Kubernetes Taints and Tolerations: Node Scheduling Guide (2026)
1. Scheduling Concepts Recap: How the Scheduler Selects Nodes
Before diving into taints and tolerations, it helps to understand how the Kubernetes scheduler decides where to place a pod. When you submit a pod spec, the scheduler runs a two-phase pipeline:
- Filtering — eliminates nodes that cannot run the pod (insufficient CPU/memory, node not ready, node selector mismatch, etc.).
- Scoring — ranks remaining nodes by how well they fit the pod (least-loaded, image locality, spread constraints, affinity weights, etc.).
The scheduler then places the pod on the highest-scoring node. Taints and tolerations plug into the filtering phase: a taint on a node causes the scheduler to filter out that node for pods that do not carry a matching toleration. This gives cluster operators a powerful repulsion mechanism — the opposite of node affinity's attraction model.
For a broader overview of workload primitives, see the Kubernetes Complete Guide and the Pods Guide. Resource requests and limits — which feed directly into the scheduling filter — are covered in Kubernetes Resource Management.
2. What Are Taints? The key=value:effect Syntax
A taint is a label-like annotation applied to a node that signals "pods should not be placed here unless they explicitly opt in." A taint has three parts:
key=value:effect
- key — an arbitrary string, e.g.
gpu,team,node.kubernetes.io/not-ready. - value — optional; can be empty, e.g.
gpu=trueor justgpu:NoSchedule. - effect — one of
NoSchedule,PreferNoSchedule, orNoExecute.

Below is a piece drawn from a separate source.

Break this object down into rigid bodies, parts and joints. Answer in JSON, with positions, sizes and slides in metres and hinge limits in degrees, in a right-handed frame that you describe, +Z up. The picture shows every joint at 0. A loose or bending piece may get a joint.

A matching toleration lives in the pod spec and declares that the pod can tolerate the specified taint. The scheduler only places the pod on a tainted node when every taint on that node has a matching toleration on the pod (with some nuance for PreferNoSchedule).
3. NoSchedule: Hard Block
NoSchedule is the strictest effect. The scheduler will never place a new pod on a tainted node unless the pod has a matching toleration. Pods already running on the node are not evicted.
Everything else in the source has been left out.